Risks and counterarguments
At least four meaningful risks that could produce downside:
- Valuation sensitivity - The stock trades at a lofty multiple (high 80s P/E on an annualized basis). Any slip in growth or margin expansion will be punished quickly by the market.
- End-market cyclicality - Semiconductor demand is cyclical; a softening in data-center capex or automotive electronics spending could reduce revenue growth and inventory correction risk would pressure margins.
- Foundry / supply constraints and inventory dynamics - As a fabless player MPWR depends on foundry capacity. Supply tightness or an inventory build in its distribution channels could cause order postponements or margin compression.
- Competition and pricing - Analog power ICs are competitive; sustained pricing pressure from legacy suppliers or new entrants could erode gross margins.

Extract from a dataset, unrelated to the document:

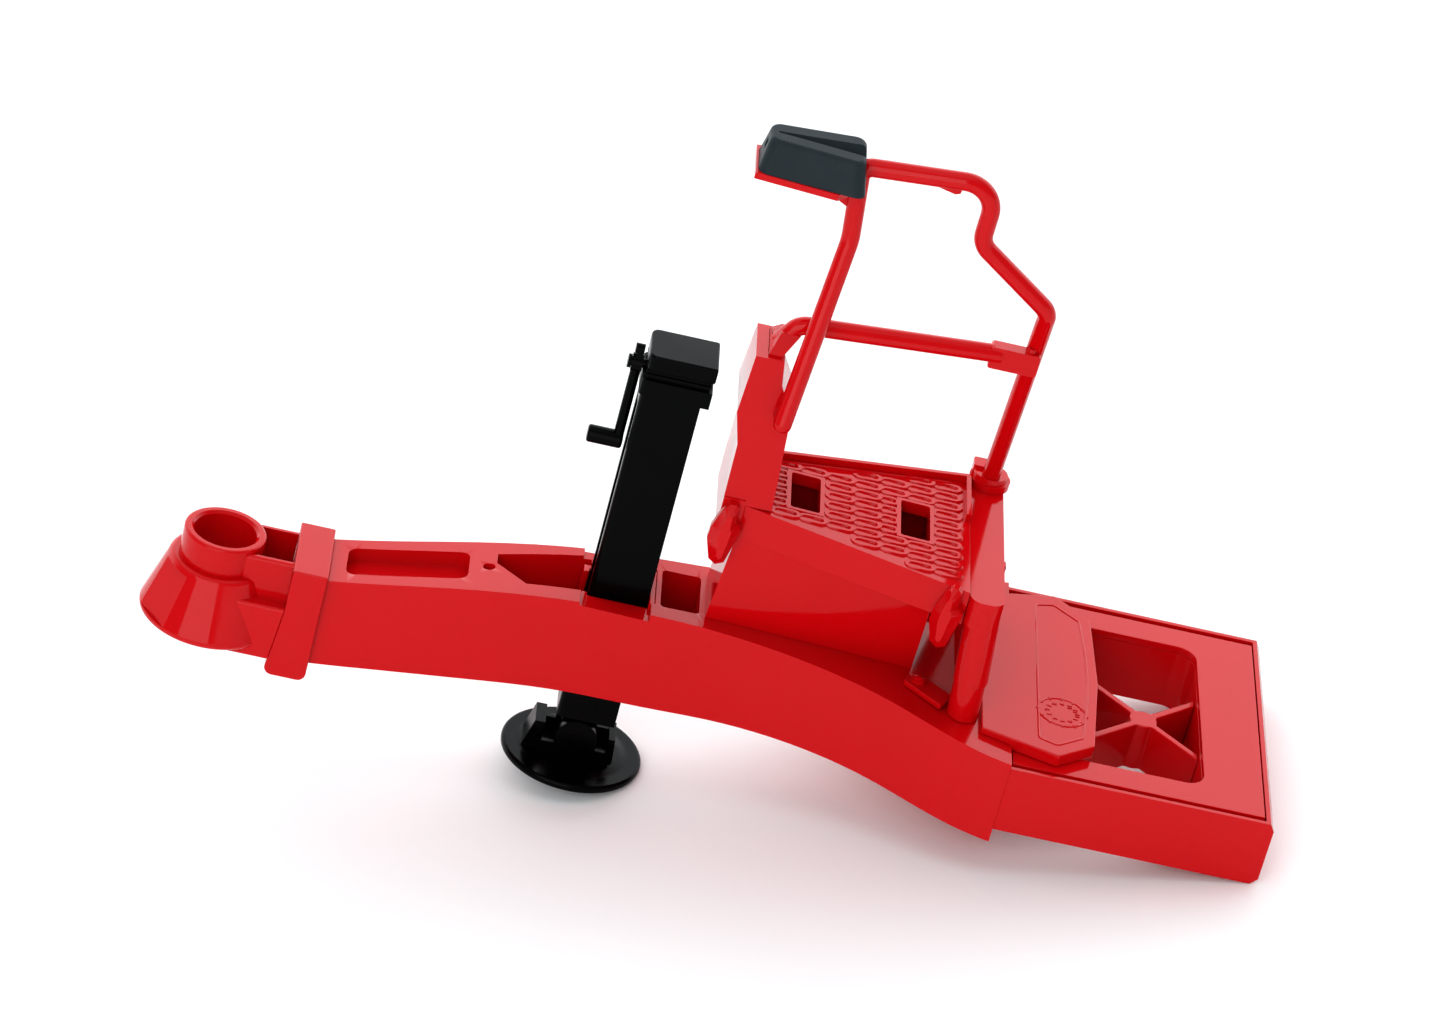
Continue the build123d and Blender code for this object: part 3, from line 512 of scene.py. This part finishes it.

- Insider/flow risk - Public reporting has shown insider selling narratives; material insider disposition or large passive flows out of tech could create supply pressure in the stock.
Counterargument (why put a careful long on a pricey stock)
Yes, MPWR’s current multiple is expensive versus the broader market and many peers. If you believe the business is vulnerable to a cyclical trough, a short or wait-for-deleveraging stance is reasonable. However, Monolithic’s combination of mid-50s gross margins, mid-20s operating margins, strong operating cash flow ($239 million in Q3), rising dividends and tactical buybacks argues the premium is priced for a high-quality, durable franchise rather than mere momentum. For long holders the trade is to buy on disciplined pullbacks and protect capital with hard stops - not to average up in a mania.
What would change my mind
I would become cautious and reduce exposure if:
- Operating margin fell by more than ~300 basis points on a sustained basis (indicating structural margin pressure),
- Revenue guidance turned negative or the company reported quarter-to-quarter revenue declines with widening inventory at distributors, or
- Management pivoted from shareholder returns to heavy capital spending that materially reduces FCF per share without clear ROI.
Conclusion
Monolithic Power Systems is a premium business: superior margins, strong cash flow, and multi-market end-market exposure justify a valuation above the broad semiconductor patch. That does not mean the stock is a buy at any price. This trade idea recommends accumulating on controlled pullbacks (1,030-1,050 then 980-1,000) with a hard stop at 940 and staged targets of 1,200 and 1,350. Keep positions size-conscious; the thesis depends on continued margin resilience and growth - both of which management has delivered recently.
Disclosure: This is a trade idea for informational purposes only, not personalized investment advice. Position size, stop levels and targets should be adjusted for your risk tolerance and portfolio construction.
Key dates referenced: dividend declaration 12/12/2025, ex-dividend date 12/31/2025, pay date 01/15/2026; recent strategic partnership announced 07/22/2025.